Energetics and kinetics of membrane permeation of photoresists for bioprinting

Abstract

AbstractThree-dimensional (3D) bioprinting is a promising technology which typically uses bioinks to pattern cells and their scaffolds. The selection of cytocompatible inks is critical for the printing success. In laserbased 3D bioprinting, photoresist molecules are used as bioinks. We propose that cytotoxicity can be a consequence of the interaction of photoresists with lipid membranes and their permeation into the cell. Here, molecular dynamics simulations and in vitro assays address this issue, retrieving partition coefficients, free energies, and permeabilities for eight commonly-used photoresists in model lipid bilayers. Crossing the hydrophobic center of the membrane constitutes the rate limiting step during permeation. In addition, three photoresists feature a preferential localization site at the acyl chain headgroup interface.
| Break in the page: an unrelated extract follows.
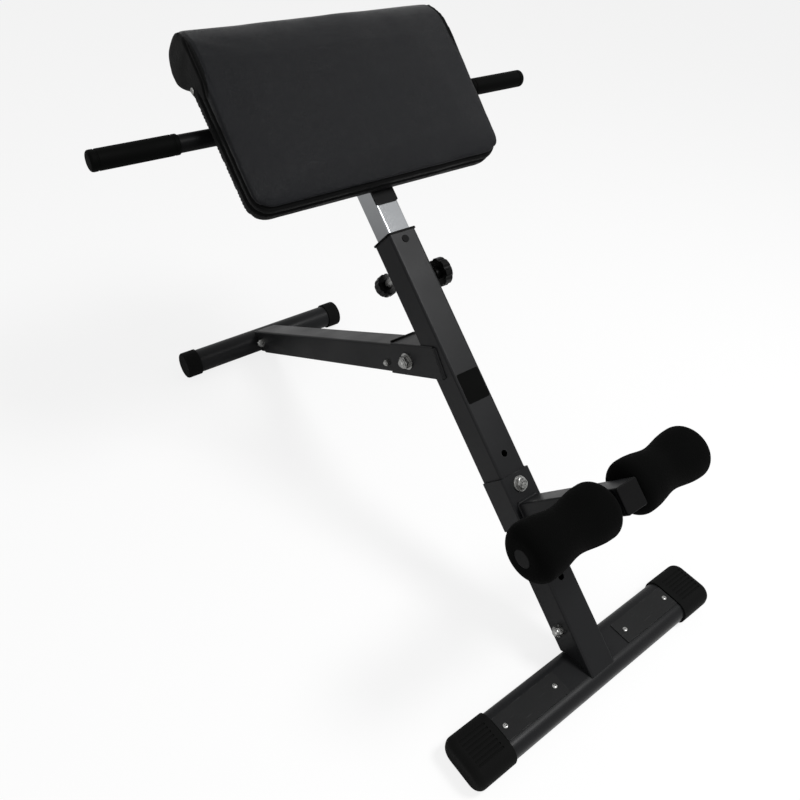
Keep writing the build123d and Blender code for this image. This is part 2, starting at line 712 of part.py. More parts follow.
with BuildPart() as post_end_plugs:
    for end, turn in ((post_low, 1), (post_high, -1)):
        with BuildSketch(across_tube(end, post_mid)):
            RectangleRounded(post_size, post_size, 2.5)
        extrude(amount=-turn * 2)
        with BuildSketch(across_tube(end, post_mid)):
            RectangleRounded(post_size - 2 * tube_wall - gap, post_size - 2 * tube_wall - gap, 1)
        extrude(amount=turn * 12)
save(post_end_plugs, "post_end_plugs")

ear_half = 90            # the strip's two cross ears carry the pad's screws
ear_height = 28
ear_low_t = 884
ear_high_t = 1030
pad_screw_x = 72
pad_screw_spots = [(x, t) for x in (-pad_screw_x, pad_screw_x) for t in (ear_low_t, ear_high_t)]
pad_screw_d = 8
with BuildPart() as pad_bracket:
    with BuildSketch(facing_tube(0, strip_back)):
        with Locations((0, (strip_low + strip_high) / 2)):
            RectangleRounded(strip_width, strip_high - strip_low, 2)
        with Locations((0, ear_low_t), (0, ear_high_t)):
            RectangleRounded(2 * ear_half, ear_height, 6)
        with Locations(*pad_screw_spots):
            Circle(pad_screw_d / 2, mode=Mode.SUBTRACT)
    extrude(amount=strip_thick)
save(pad_bracket, "pad_bracket")

with BuildPart() as pad_screws:
    with BuildSketch(facing_tube(0, strip_back)):
        with Locations(*pad_screw_spots):
            RegularPolygon(6.5, 6, major_radius=False)
    extrude(amount=-5)
    with BuildSketch(facing_tube(0, strip_back)):
        with Locations(*pad_screw_spots):
            Circle(pad_screw_d / 2)
    extrude(amount=strip_thick + board_thick - 2)
save(pad_screws, "pad_screws")

bar_spot = (bar_t, bar_out)
with BuildPart() as handlebar:
    with BuildSketch(tube_side):
        with Locations(bar_spot):
            Circle(axle_d / 2)
    extrude(amount=bar_half, both=True)
    with BuildSketch(tube_side):
        with Locations((bar_t, strip_back - 2.5)):
            Rectangle(18, 5)
    extrude(amount=strip_width / 2 - 2, both=True)
    with BuildSketch(tube_side):
        with Locations(bar_spot):
            Circle(axle_d / 2 - tube_wall)
    extrude(amount=bar_half, both=True, mode=Mode.SUBTRACT)
save(handlebar, "handlebar")

for side, name in ((-1, "grip_left"), (1, "grip_right")):
    with BuildPart() as grip:
        with BuildSketch(tube_side.offset(side * grip_inner)):
            with Locations(bar_spot):
                Circle(grip_d / 2)
        extrude(amount=side * (bar_half + 3 - grip_inner))
        fillet(grip.faces().sort_by(Axis.X)[-1 if side > 0 else 0].edges(), 2)
        with BuildSketch(tube_side.offset(side * grip_inner)):
            with Locations(bar_spot):
                Circle(axle_d / 2)
        extrude(amount=side * (bar_half - grip_inner), mode=Mode.SUBTRACT)
    save(grip, name)

with BuildPart() as pad_board:
    with BuildSketch(facing_tube((board_low + board_high) / 2, pad_back)):
        RectangleRounded(2 * board_half, board_high - board_low, board_corner)
    extrude(amount=board_thick)
    with BuildSketch(facing_tube(0, pad_back)):
        with Locations(*pad_screw_spots):
            Circle(pad_screw_d / 2)
    extrude(amount=board_thick, mode=Mode.SUBTRACT)
save(pad_board, "pad_board")

# The cushion is flat behind, thickens gently towards its top and ends in a roll that curls back.
front_out = 42
pad_top = 1147
pad_corner = 30
roll_corner = 18
with BuildPart() as pad_cushion:
    with BuildSketch(tube_side):
        with BuildLine():
            lower_back = (pad_low + 3, pad_back)
            neck = (1050, pad_back)
            swell = (1036, front_out + 6.2)
            lower_front = (pad_low + 14, front_out)
            Line(lower_back, neck)
            Spline(neck, (1070, -15), (1088, -36), (1111, -43), (1134, -31), (1146, -6), (1139, 25),
                   (1114, 45), (1080, 50.8), swell, tangents=[(1, -0.15), (-1, -0.04)])
            Line(swell, lower_front)
            ThreePointArc(lower_front, (pad_low + 3.2, front_out - 6), (pad_low, front_out - 16))
            Line((pad_low, front_out - 16), (pad_low, pad_back + 3))
            Line((pad_low, pad_back + 3), lower_back)
        make_face()
    extrude(amount=pad_half, both=True)
    with BuildSketch(facing_tube((pad_low + pad_top) / 2, -60)) as plan:
        Rectangle(2 * pad_half, pad_top - pad_low)
        fillet(plan.vertices().sort_by(Axis.Y)[:2], pad_corner)
        fillet(plan.vertices().sort_by(Axis.Y)[-2:], roll_corner)
    extrude(amount=130, mode=Mode.INTERSECT)
    with BuildSketch(facing_tube((board_low + board_high) / 2, pad_back)):
        RectangleRounded(2 * board_half + 2 * slip, board_high - board_low + 2 * slip, board_corner)
    extrude(amount=board_thick + slip, mode=Mode.SUBTRACT)
save(pad_cushion, "pad_cushion")

with BuildPart() as pad_eyelets:
    for side in (-1, 1):
        with BuildSketch(tube_side.offset(side * pad_half)):
            with Locations((1060, 4)):
                Circle(4)
        extrude(amount=side * 1)
save(pad_eyelets, "pad_eyelets")
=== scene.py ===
import json
from math import atan2, cos, pi, radians, sin, sqrt

import bpy
from mathutils import Matrix, Vector, noise


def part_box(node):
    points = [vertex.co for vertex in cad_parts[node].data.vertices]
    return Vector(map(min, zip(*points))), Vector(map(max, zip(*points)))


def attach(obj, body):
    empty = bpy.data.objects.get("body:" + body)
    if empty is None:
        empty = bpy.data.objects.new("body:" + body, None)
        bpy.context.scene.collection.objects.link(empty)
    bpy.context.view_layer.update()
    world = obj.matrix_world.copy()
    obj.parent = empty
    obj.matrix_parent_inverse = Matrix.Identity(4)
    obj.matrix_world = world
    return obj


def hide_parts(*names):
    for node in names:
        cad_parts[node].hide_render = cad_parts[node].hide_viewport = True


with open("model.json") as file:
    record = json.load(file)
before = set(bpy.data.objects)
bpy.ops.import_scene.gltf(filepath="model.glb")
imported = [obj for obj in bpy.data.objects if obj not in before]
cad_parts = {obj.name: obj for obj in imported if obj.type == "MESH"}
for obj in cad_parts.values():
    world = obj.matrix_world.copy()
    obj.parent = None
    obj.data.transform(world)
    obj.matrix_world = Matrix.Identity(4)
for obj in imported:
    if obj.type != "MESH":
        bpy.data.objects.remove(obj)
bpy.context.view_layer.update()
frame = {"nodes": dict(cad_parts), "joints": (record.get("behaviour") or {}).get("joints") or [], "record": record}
bpy.ops.object.select_all(action="DESELECT")
nodes = frame["nodes"]

# ---- the bench's own directions, read from the post's slide ----
joints = {joint["name"]: joint for joint in frame["joints"]}
ALONG = Vector(joints["post_slide"]["axis"]).normalized()      # up the main tube
OUT = Vector((0, -ALONG.z, ALONG.y))                           # out of the tube's front face
ACROSS = Vector((1, 0, 0))


def span(node, direction):
    """Lowest and highest place of a CAD node along a direction."""
    places = [v.co.dot(direction) for v in nodes[node].data.vertices]
    return min(places), max(places)


TUBE_FRONT = span("main_tube", OUT)[1]
TUBE_TOP = span("main_tube", ALONG)[1]
TUBE_LENGTH = 0.785                    # from the floor to the tube's top


def at(x, along, out):
    """A point from its place across, along and out of the tube's front face."""
    return ACROSS * x + ALONG * along + OUT * (TUBE_FRONT + out)


def up_tube(length):
    """Turns a length up the tube from the floor into a place along it."""
    return TUBE_TOP - TUBE_LENGTH + length


# ---- materials ----
def new_material(name, colour, roughness, metallic=0.0, specular=0.5):
    """A material whose shader has these constants; its nodes are added by the caller."""
    material = bpy.data.materials.new(name)
    material.use_nodes = True
    shader = material.node_tree.nodes["Principled BSDF"]
    shader.inputs["Base Color"].default_value = (*colour, 1)
    shader.inputs["Roughness"].default_value = roughness
    shader.inputs["Metallic"].default_value = metallic
    shader.inputs["Specular IOR Level"].default_value = specular
    return material, material.node_tree, shader


def new_group(name, inputs, outputs):
    """A node group with named float or colour sockets and its two end nodes."""
    group = bpy.data.node_groups.new(name, "ShaderNodeTree")
    for label, kind, value in inputs:
        socket = group.interface.new_socket(label, in_out="INPUT", socket_type=kind)
        socket.default_value = value
    for label, kind in outputs:
        group.interface.new_socket(label, in_out="OUTPUT", socket_type=kind)
    return group, group.nodes.new("NodeGroupInput"), group.nodes.new("NodeGroupOutput")


FLOAT = "NodeSocketFloat"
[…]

Photoresist permeabilities range over eight orders of magnitude, with some molecules being membrane-permeable on bioprinting timescales. Moreover, permeation correlates well with the oil-water partition coefficients and is severely hampered by the lipid ordering imposed by the lipid saturation. Overall, the mechanism of interaction of photoresists with model lipid bilayers is provided here, helping to classify them according to their residence in the membrane and permeation through it. This is useful information to guide the selection of cytocompatible photoresists for 3D bioprinting.